» The exercise:
All lines from the one with "Reconstruct the object" through the one with "touch_gap = 0.1", and only those, are to be reproduced exactly, both ends included.

» Provided entries:
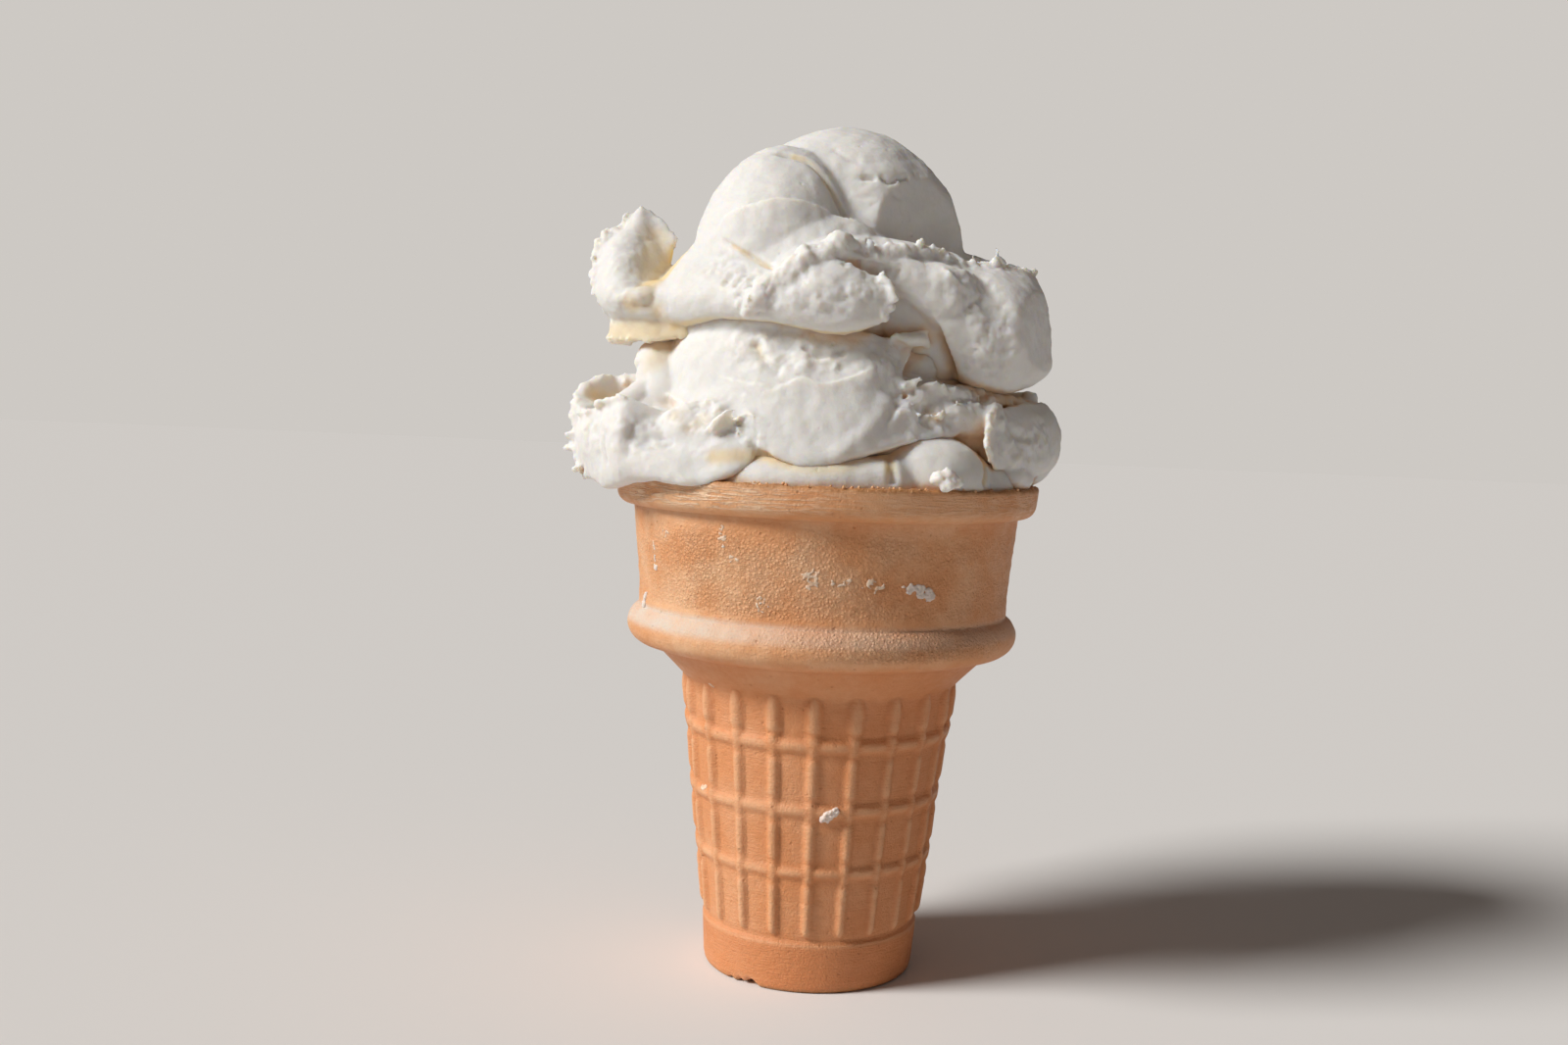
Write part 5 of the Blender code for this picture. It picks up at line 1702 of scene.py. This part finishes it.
# shiny flakes drawn out along the rim band, painted paler, partly as a painted highlight
streaks = node(tree, "ShaderNodeTexNoise", Vector=object_place(tree, (0.30, 0.30, 3.2)), Scale=1.0,
               Detail=3.0, Roughness=0.6).outputs["Fac"]
flaky = scaled(tree, mask_of(tree, "flaky"), spread(tree, streaks, 0.46, 0.58))
colour = blend_colours(tree, scaled(tree, flaky, 0.75), colour, FLAKE_AND_HIGHLIGHT)
tree.links.new(colour, shader.inputs["Base Color"])
print("with its pebbles, powder and flakes it takes", len(tree.nodes), "nodes")

# %% Wafer gloss and relief
dull = spread(tree, outputs["Mottle"], 0.0, 1.0, 0.50, 0.64)
rough = sum_up(tree, "SUBTRACT", dull, scaled(tree, flaky, 0.3))
rough = sum_up(tree, "ADD", rough, scaled(tree, dust_and_highlight, 0.25))
tree.links.new(rough, shader.inputs["Roughness"])
shader.inputs["Subsurface Weight"].default_value = 0.12
shader.inputs["Subsurface Radius"].default_value = (1.0, 0.45, 0.2)
shader.inputs["Subsurface Scale"].default_value = 1.0 * MM
# the relief: seams, swollen grain, flakes and the faint rings that the mould left
height = sum_up(tree, "ADD", outputs["Height"], scaled(tree, seam, -0.26))
swell = sum_up(tree, "ADD", scaled(tree, pebble_mask, 0.26), 0.17)
height = sum_up(tree, "ADD", height, scaled(tree, ragged, swell))
height = sum_up(tree, "ADD", height, scaled(tree, flaky, 0.14))
turning = scaled(tree, mask_of(tree, "toasted_and_shaded"), streaks)
height = sum_up(tree, "ADD", height, scaled(tree, turning, 0.16))
relief(tree, shader, height)
print("the wafer has", len(baked_wafer.node_tree.nodes), "nodes")

# %% [markdown]
# ## Dried ice cream
# A drip that dried is thin and takes the wafer's colour through it. Only where it is thick
# is it still white, and a mask from the smears tells which is which.

# %% Dried ice cream
THIN_FILM = (0.82, 0.62, 0.48, 1)
THINNER_FILM = (0.78, 0.50, 0.34, 1)
THICK_FILM = (0.74, 0.64, 0.58, 1)

dried_ice_cream, tree, shader = new_material("dried ice cream")
outputs = grain(tree, object_place(tree), size=0.25, pit_share=0.12)
colour = blend_colours(tree, outputs["Mottle"], THIN_FILM, THINNER_FILM)
colour = blend_colours(tree, mask_of(tree, "thick"), colour, THICK_FILM)
tree.links.new(colour, shader.inputs["Base Color"])
shader.inputs["Roughness"].default_value = 0.7
shader.inputs["Subsurface Weight"].default_value = 0.4
shader.inputs["Subsurface Radius"].default_value = (1.0, 0.7, 0.45)
shader.inputs["Subsurface Scale"].default_value = 0.6 * MM
relief(tree, shader, outputs["Height"])
print("materials:", [material.name for material in (ice_cream, baked_wafer, dried_ice_cream)])

# %% [markdown]
# ## Floor
# The cone stands on a plain pale floor, wide enough that its far edge meets the backdrop
# softly. It has no shine, or it would mirror the sky at the far end.

# %% Floor
FLOOR_SIZE = 8.0
FLOOR_COLOUR = (0.80, 0.785, 0.77, 1)

bpy.ops.object.select_all(action="DESELECT")
bpy.ops.mesh.primitive_plane_add(size=FLOOR_SIZE, location=(0, 0, 0))
floor = bpy.context.object
floor.name = "floor"
material = bpy.data.materials.new("floor")
material.use_nodes = True
shader = material.node_tree.nodes["Principled BSDF"]
shader.inputs["Base Color"].default_value = FLOOR_COLOUR
shader.inputs["Roughness"].default_value = 0.9
shader.inputs["Specular IOR Level"].default_value = 0.0
floor.data.materials.append(material)
print("the floor is", FLOOR_SIZE, "m wide")

# %% [markdown]
# ## Light
# The light is soft daylight from a big window on the left, so one broad sun lamp with a
# wide angle does it. A weak warm panel in front fills the shadows, and the world adds a
# little from all round.

# %% Window and fill light
def area_light(name, place, target, size, power, colour):
    data = bpy.data.lights.new(name, "AREA")
    data.shape = "SQUARE"
    data.size = size
    data.energy = power
    data.color = colour
    lamp = bpy.data.objects.new(name, data)
    bpy.context.scene.collection.objects.link(lamp)
    lamp.location = place
    lamp.rotation_euler = (Vector(target) - Vector(place)).to_track_quat("-Z", "Y").to_euler()


def window_light(azimuth, elevation, softness, strength):
    """Even daylight from one side, as from a big window."""
    data = bpy.data.lights.new("window", "SUN")
    data.angle = math.radians(softness)
    data.energy = strength
    data.color = (1.0, 0.985, 0.96)
    lamp = bpy.data.objects.new("window", data)
    bpy.context.scene.collection.objects.link(lamp)
    lamp.rotation_euler = (math.radians(90.0 - elevation), 0.0, math.radians(azimuth))


window_light(azimuth=-68.0, elevation=36.0, softness=20.0, strength=3.6)
area_light("fill", place=(0.7, -0.9, 0.25), target=(0, 0, 0.08), size=0.9, power=0.17,
           colour=(1.0, 0.75, 0.62))

# %% [markdown]
# ## World and backdrop
# The world's own light is faint and warm. What the camera sees behind the floor is a plain
# backdrop in the tone of the far floor. The Light Path node keeps the two apart, so the
# backdrop doesn't light the cone.

# %% World
AROUND_COLOUR = (1.0, 0.87, 0.79, 1)
AROUND_STRENGTH = 0.105
BACKDROP_COLOUR = (0.612, 0.584, 0.552, 1)

world = bpy.data.worlds.new("studio")
bpy.context.scene.world = world
world.use_nodes = True
tree = world.node_tree
around = tree.nodes["Background"]
around.inputs["Color"].default_value = AROUND_COLOUR
around.inputs["Strength"].default_value = AROUND_STRENGTH
backdrop = node(tree, "ShaderNodeBackground", Color=BACKDROP_COLOUR, Strength=1.0)
seen = node(tree, "ShaderNodeLightPath").outputs["Is Camera Ray"]
mixed = node(tree, "ShaderNodeMixShader", i0=seen, i1=around.outputs[0], i2=backdrop.outputs[0])
tree.links.new(mixed.outputs[0], tree.nodes["World Output"].inputs["Surface"])
print("the world has", len(tree.nodes), "nodes")

# %% [markdown]
# ## Hand over
# Each finished piece is shaded smooth, gets its material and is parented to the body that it
# rides on, and the part of the imported model that it stands for is hidden.

# %% Finish
bpy.context.scene.view_settings.view_transform = "Standard"
# piece, material, slot, and the part that it stands for
PIECES = ((wafer, baked_wafer, "wafer", "wafer_cup"),
          (upper_ice_cream, ice_cream, "upper_ice_cream", "upper_scoop"),
          (lower_ice_cream, ice_cream, "lower_ice_cream", "lower_scoop"),
          (cup_ice_cream, ice_cream, "filling_ice_cream", "cup_filling"),
          (smears, dried_ice_cream, "upper_ice_cream", None),
          (rim_crumb, ice_cream, "upper_ice_cream", None),
          (edge_crumbs, baked_wafer, "wafer", None))
for piece, material, slot, stands_for in PIECES:
    select_only(piece)
    bpy.ops.object.shade_smooth()
    piece.data.materials.clear()
    piece.data.materials.append(material)
    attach(piece, "root")
    if stands_for:
        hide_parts(stands_for)
    print(piece.name, "has", triangle_count(piece), "triangles")
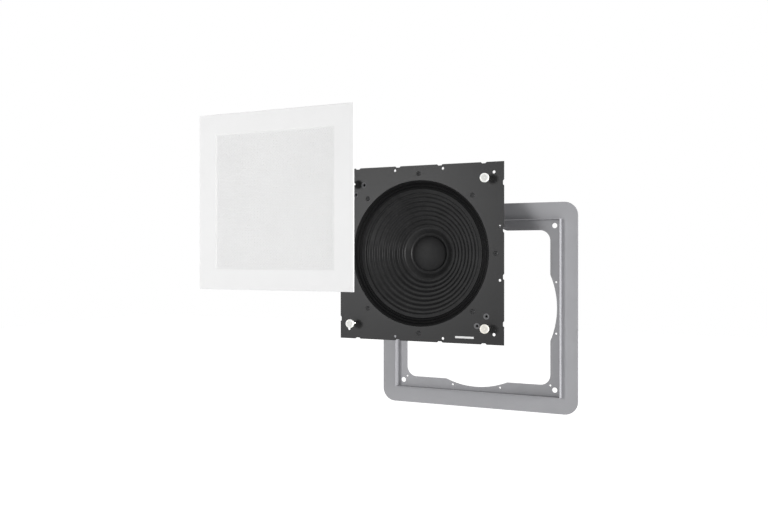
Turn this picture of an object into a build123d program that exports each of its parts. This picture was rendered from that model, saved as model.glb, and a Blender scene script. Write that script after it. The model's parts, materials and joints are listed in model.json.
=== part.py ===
from build123d import *
import os
from math import cos, radians, sin

# In wall speaker, laid out the way it comes apart: the grille in front, then the driver
# plate with its woofer, then the frame that is fixed in the wall.
# Sizes are in mm. +X is right, +Z is up, and the front faces -Y. The origin is the centre
# of the wall frame's inner ledge, on the ledge's back face.
# Each group is drawn lying down, with its front at z = 0 and its depth running down from
# there, and is stood up at the end. A depth is always measured from the group's own front.

# Layout: how far each group stands from its place in the closed speaker
driver_apart = (-69.0, -99.0, 93.0)
grille_apart = (-274.0, -223.0, 181.5)

# Driver plate
plate_size = 300.0
plate_thick = 2.0
opening_r = 124.5
notch_pitch = 77.0
notch_mouth = 10.0
notch_floor = 6.0
notch_deep = 2.0
notches_per_side = 4
side_hole_r = 2.25
side_hole_inset = 7.0
side_hole_spread = 88.0
corner_hole_r = 2.6
corner_hole_inset = 17.0
sink_hole_r = 2.0
sink_mouth_r = 5.0
sink_circle_r = 158.6
sink_half_angle = 4.15
press_nut_r = 4.0
press_nut_thick = 5.0
press_nut_floor = 1.0

# Magnet stand-offs that hold the grille
magnet_inset = 27.5
magnet_reach = 19.5
magnet_r = 7.5
magnet_thick = 4.0
magnet_dish_r = 5.4
magnet_dish_deep = 0.4
magnet_mark_r = 1.0
magnet_mark_deep = 0.6
post_r = 2.4
post_grip = 1.8
post_gap = 0.1
post_tail = 2.8
nut_flats = 8.0
nut_thick = 2.4

# Woofer frame, its gasket and its screws
gasket_thick = 1.4
gasket_beyond = 5.5
flange_beyond = 17.5
flange_gap = 1.1
basket_wall = 1.6
straight_wall = 11.0
screw_beyond = 11.5
screw_count = 8
screw_r = 2.0
screw_head_r = 4.0
screw_head_high = 2.0
screw_gap = 0.1
screw_socket_flats = 2.5
screw_socket_deep = 1.2
arm_count = 8
arm_width = 16.0
window_beyond = 8.0
window_margin = 3.0

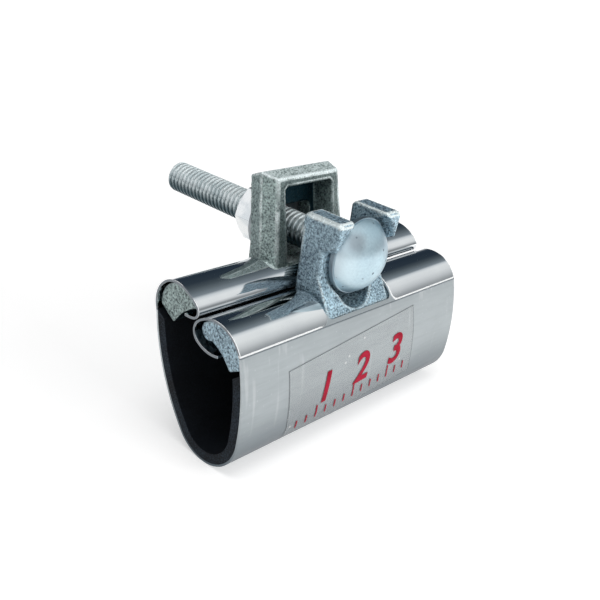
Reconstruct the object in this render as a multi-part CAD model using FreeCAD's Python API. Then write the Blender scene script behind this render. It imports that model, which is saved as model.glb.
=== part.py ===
import FreeCAD, Part
import math
import os
from FreeCAD import Vector

# A wrap-around pipe repair clamp for a 1 inch nominal pipe, in millimetres.
# X runs along the pipe, Z is up, and -Y is the side of the fork and the bolt head.
# The origin is the centre of the wrap's round bottom, half-way along the wrap.

# The wrap: one stainless sheet with a rubber gasket inside it
band_length = 76.2
sheet = 0.5
gasket_thickness = 2.2
bond_gap = 0.05
bottom_radius = 9.95
front_wall_radius = 54.0
rear_wall_radius = 48.0
crease_height = 19.2
crease_overlap = 0.4
front_crease_out = 8.1
rear_crease_out = 18.5
gasket_end_gap = 0.35

# The rolled loop over each lug's shoe: crown, nose and a lip that curls back under
front_crown_radius = 8.5
front_crown_start = 155.2
front_crown_end = 48.0
front_nose_radius = 3.1
front_nose_end = -60.0
front_lip_radius = 8.3
front_lip_end = -106.0
rear_crown_radius = 6.5
rear_crown_start = 199.8
rear_crown_end = 80.0
rear_shoulder_radius = 11.0
rear_shoulder_end = 45.0
rear_nose_radius = 2.0
rear_nose_end = -75.0
rear_lip_radius = 8.0
rear_lip_end = -95.0
window_corner = 1.6
window_gap = 0.9
window_sill = 2.6

# The bolt, its washer and its nut
bolt_over_crease = 12.8
bolt_radius = 3.97
bolt_end = 59.3
bolt_chamfer = 0.9
head_radius = 9.0
head_dome = 5.3
head_rim = 1.5
head_stand_off = 0.5
neck_depth = 2.4
neck_height = 9.6
nut_across_flats = 12.7
nut_thickness = 6.75
nut_chamfer = 0.55
running_clearance = 0.06
washer_radius = 8.75
washer_hole_radius = 4.37
washer_thickness = 1.3
touch_gap = 0.1

# The fork lug, cast with a curved strip that is its shoe
lug_width = 21.4
shoe_inset = 0.8
shoe_gap = 0.4
front_shoe_drop = 3.4
front_wall_tilt = -8.0
shoe_corner_round = 0.7
front_shoe_thickness = 4.2
front_shoe_end = 58.0
front_shoe_toe = (3.6, -5.2)
front_shoe_hollow_depth = 0.7
fork_front_in = 5.35
fork_depth = 6.9
fork_top_over_bolt = 9.6
gusset_height = 8.0
hook_bottom_over_bolt = 1.9
hook_underside_rise = 1.3
hook_underside_reach = 3.5
hook_reach = 4.1
hook_radius = 10.75
fork_slot_half = 5.8
fork_slot_floor = 0.8
fork_edge_round = 0.9
neck_clearance = 0.2

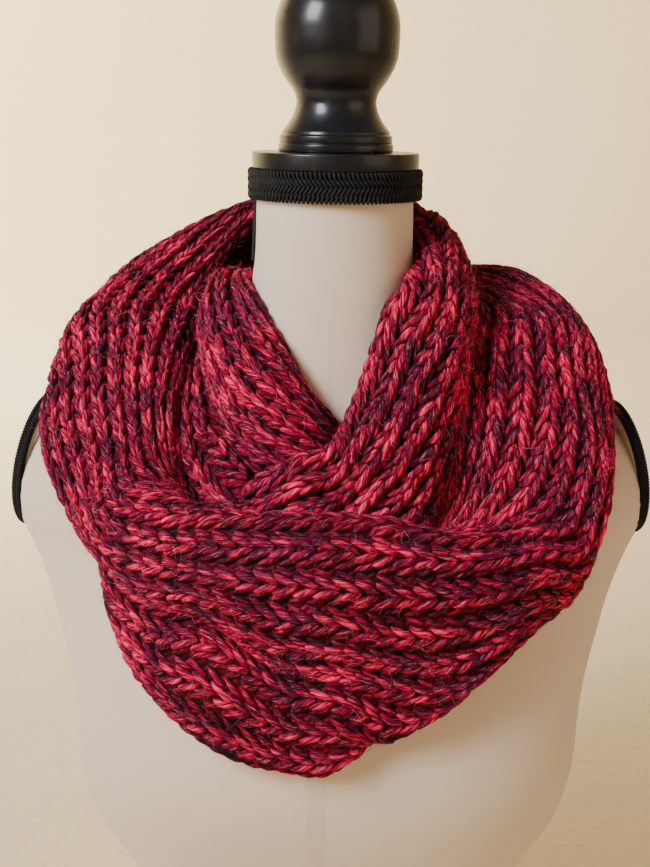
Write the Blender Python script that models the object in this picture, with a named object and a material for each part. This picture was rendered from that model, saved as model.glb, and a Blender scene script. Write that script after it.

» Result for this task:
Reconstruct the object in this render as a multi-part CAD model using FreeCAD's Python API. Then write the Blender scene script behind this render. It imports that model, which is saved as model.glb.
=== part.py ===
import FreeCAD, Part
import math
import os
from FreeCAD import Vector

# A wrap-around pipe repair clamp for a 1 inch nominal pipe, in millimetres.
# X runs along the pipe, Z is up, and -Y is the side of the fork and the bolt head.
# The origin is the centre of the wrap's round bottom, half-way along the wrap.

# The wrap: one stainless sheet with a rubber gasket inside it
band_length = 76.2
sheet = 0.5
gasket_thickness = 2.2
bond_gap = 0.05
bottom_radius = 9.95
front_wall_radius = 54.0
rear_wall_radius = 48.0
crease_height = 19.2
crease_overlap = 0.4
front_crease_out = 8.1
rear_crease_out = 18.5
gasket_end_gap = 0.35

# The rolled loop over each lug's shoe: crown, nose and a lip that curls back under
front_crown_radius = 8.5
front_crown_start = 155.2
front_crown_end = 48.0
front_nose_radius = 3.1
front_nose_end = -60.0
front_lip_radius = 8.3
front_lip_end = -106.0
rear_crown_radius = 6.5
rear_crown_start = 199.8
rear_crown_end = 80.0
rear_shoulder_radius = 11.0
rear_shoulder_end = 45.0
rear_nose_radius = 2.0
rear_nose_end = -75.0
rear_lip_radius = 8.0
rear_lip_end = -95.0
window_corner = 1.6
window_gap = 0.9
window_sill = 2.6

# The bolt, its washer and its nut
bolt_over_crease = 12.8
bolt_radius = 3.97
bolt_end = 59.3
bolt_chamfer = 0.9
head_radius = 9.0
head_dome = 5.3
head_rim = 1.5
head_stand_off = 0.5
neck_depth = 2.4
neck_height = 9.6
nut_across_flats = 12.7
nut_thickness = 6.75
nut_chamfer = 0.55
running_clearance = 0.06
washer_radius = 8.75
washer_hole_radius = 4.37
washer_thickness = 1.3
touch_gap = 0.1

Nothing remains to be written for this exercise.